Ryszard está "satisfeito com o trabalho" realizado na canoagem portuguesa, "melhor do que o esperado". Não esconde que irá regressar a casa, o que não significa que seja já, é por cá que pretende continuar. "Gosto muito de Portugal, país muito bonito, com muita cultura, boa comida, bom vinho, as pessoas são muito boas - para mim mudar é difícil. Estou 100% satisfeito. Já recusei convites do Brasil, da Polónia." Realça as condições naturais para a canoagem, com o exemplo que "70% das melhores seleções treinam em Montemor, na Aguieira, no Algarve. Não há outro país com clima assim. Agora vai com os oito canoístas (sete de pista e um águas bravas) portugueses aos Jogos do Rio. "Não prometo medalhas. Mas é para isso que vamos lutar. Temos ambição e trabalho. O nível é muito alto nestas provas."

Para entender os polacos

Católicos. "Mais de 90% dos polacos são católicos. Há igrejas por todo o lado. São também muito ligados à família."

Fado. "É muito popular na Polónia. A Amália e agora outras como a Mariza. Os concertos esgotam logo, sempre."

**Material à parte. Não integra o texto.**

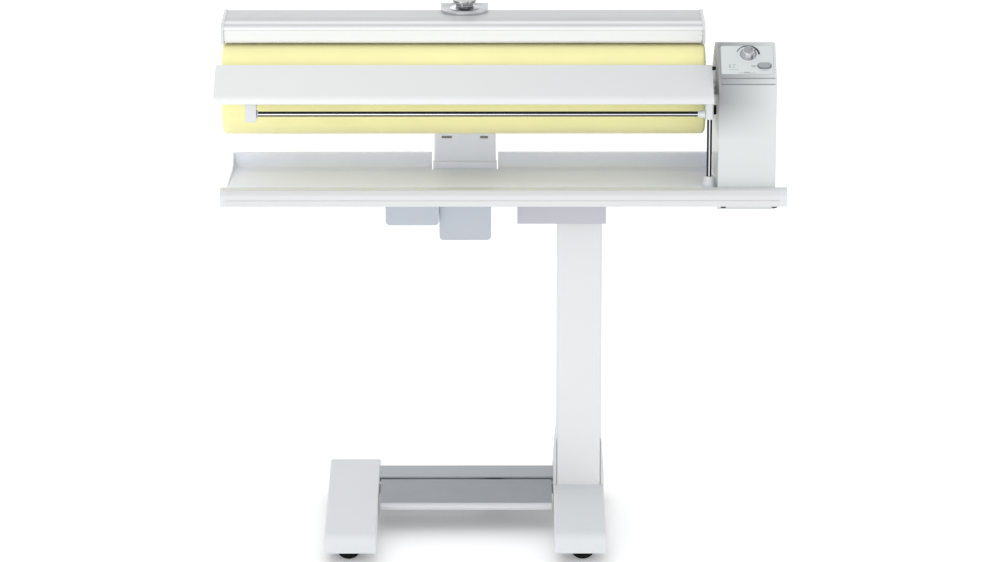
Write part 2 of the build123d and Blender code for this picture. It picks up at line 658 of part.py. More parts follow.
# ---------------------------------------------------------------- heater
def arc_band(inner, outer, start, end, xs):
    """Part of a ring round the roller's axis; angles in degrees, 0 at the back and 90 at the top."""
    def at(radius, angle):
        return (ROLLER_Y + radius * cos(radians(angle)), ROLLER_Z + radius * sin(radians(angle)))
    middle = (start + end) / 2
    edges = [ThreePointArc(at(outer, start), at(outer, middle), at(outer, end)),
             Line(at(outer, end), at(inner, end)),
             ThreePointArc(at(inner, end), at(inner, middle), at(inner, start)),
             Line(at(inner, start), at(outer, start))]
    return along_x(make_face(edges), xs)


def roller_space(radius, xs):
    return rod_x(ROLLER_Y, ROLLER_Z, radius, xs)


def yz(points):
    """Points given as distance from the front plane and height."""
    return [(Y_FRONT + y, z) for y, z in points]


SHOE_IN = ROLLER_R + SHOE_GAP
SHOE_OUT = SHOE_IN + SHOE_WALL
ELEMENT_R = 4.0
CAP_WALL = 5.0
SHELL_X = (HEATER_X[0] + CAP_WALL, HEATER_X[1] - CAP_WALL)
HOUSING_WALL = 3.0
CAM_AXIS = (Y_FRONT + 271, 592.0)
CAM_R = 16.0
CAM_OFFSET = 5.0
PRESS_MOTOR_X = (-104.0, -87.0)
MECHANISM_LOW = 553.0
GUARD_HINGE = (Y_FRONT + 155.6, 922.0)


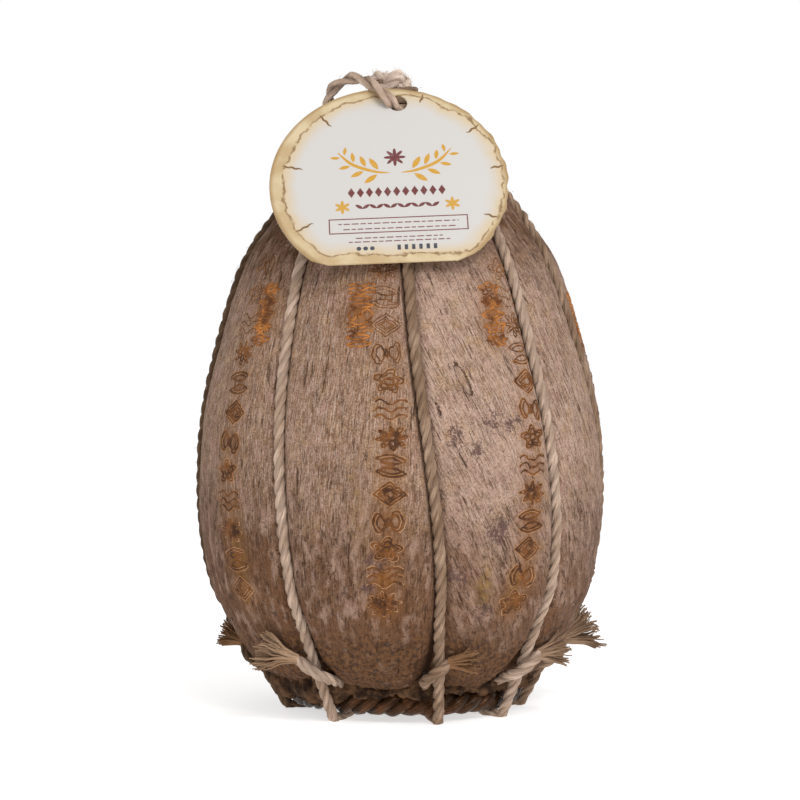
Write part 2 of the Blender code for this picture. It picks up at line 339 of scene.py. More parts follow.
def chance(low, high, seed, index=None):
    """A random number between low and high for each element."""
    wires = {2: low, 3: high, "Seed": seed}
    if index is not None:
        wires["ID"] = index
    return add("FunctionNodeRandomValue", wires, data_type="FLOAT")[1]


def sprinkled(body, density, seed):
    wires = {"Mesh": body, "Density": density, "Seed": seed}
    return add("GeometryNodeDistributePointsOnFaces", wires)


def strewn(points, form, seed, size):
    """Copies of a form on points, each turned at random on its foot."""
    wires = {0: points["Rotation"], 1: combined(0.0, 0.0, chance(0.0, TAU, seed))}
    turn = add("FunctionNodeRotateRotation", wires, rotation_space="LOCAL")[0]
    wires = {"Points": points["Points"], "Instance": form, "Rotation": turn, "Scale": size}
    return add("GeometryNodeInstanceOnPoints", wires)[0]


def end_form(form, material):
    """End a Geometry Nodes tree: copies are made real and the material is set."""
    real = add("GeometryNodeRealizeInstances", {0: form})[0]
    return end_tree(add("GeometryNodeSetMaterial", {"Geometry": real, "Material": material})[0])


def plain_mesh(holder):
    """An object's final form as a plain mesh. The object goes."""
    bpy.context.view_layer.update()
    graph = bpy.context.evaluated_depsgraph_get()
    mesh = bpy.data.meshes.new_from_object(holder.evaluated_get(graph), depsgraph=graph)
    bpy.data.objects.remove(holder, do_unlink=True)
    return mesh


def grow(name, tree, values, holder=None):
    """Run a Geometry Nodes tree on a holder and keep the result as a plain mesh."""
    if holder is None:
        holder = set_out(name, bpy.data.meshes.new(name))
    modifier = holder.modifiers.new(tree.name, "NODES")
    modifier.node_group = tree
    for item in tree.interface.items_tree:
        if item.item_type == "SOCKET" and item.in_out == "INPUT" and item.name in values:
            modifier[item.identifier] = values[item.name]
    mesh = plain_mesh(holder)
    mesh.name = name
    return set_out(name, mesh)


def keep(piece, slot, *nodes):
    """A finished piece: it rides with the part, and stands for the named solids."""
    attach(piece, "root")
    if nodes:
        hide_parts(*nodes)
    print(piece.name, "made with", len(piece.data.polygons), "faces")


print("helpers ready")

# %% [markdown]
# ## Colours as the eye reads them
#
# Colours are written as the 0 to 255 values of a picture, because those are easy to compare, and
# turned into linear light here.

# %% Colours
def paint(red, green, blue):
    """A colour from 0 to 255 values, as linear light."""
    linear = []
    for value in (red, green, blue):
        share = value / 255.0
        linear.append(share / 12.92 if share <= 0.04045 else ((share + 0.055) / 1.055) ** 2.4)
    return (*linear, 1.0)


def blend(factor, first, second, mode="MIX"):
    wires = {0: factor, 6: first, 7: second}
    return add("ShaderNodeMix", wires, data_type="RGBA", blend_type=mode)[2]


def layered(colour, *layers):
    """Colours laid over a first one, each where its mask says."""
    for mask, over in layers:
        colour = blend(mask, colour, over)
    return colour


def new_material(name, roughness, **constants):
    """Begin a Principled material. Returns it, its shader node and the object's coordinates."""
    material = bpy.data.materials.new(name)
    material.use_nodes = True
    TREES.append(material.node_tree)
    shader = material.node_tree.nodes["Principled BSDF"]
    shader.inputs["Roughness"].default_value = roughness
    for socket, value in constants.items():
        shader.inputs[socket.replace("_", " ")].default_value = value
    return material, shader, add("ShaderNodeTexCoord")["Object"]


def attribute(name, output="Fac"):
    return add("ShaderNodeAttribute", attribute_name=name)[output]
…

Racismo. "Não acho que os polacos, em geral, sejam racistas. Há é grupos de jovens das claques de futebol que são."

Carne. "Na Polónia come-se pouco peixe e muita carne. Só no Natal é que o nosso bacalhau é a carpa."

Europa. "A entrada na UE mudou a Polónia, após o comunismo da Rússia. Com o governo atual o momento político não é bom. É preciso mais tempo."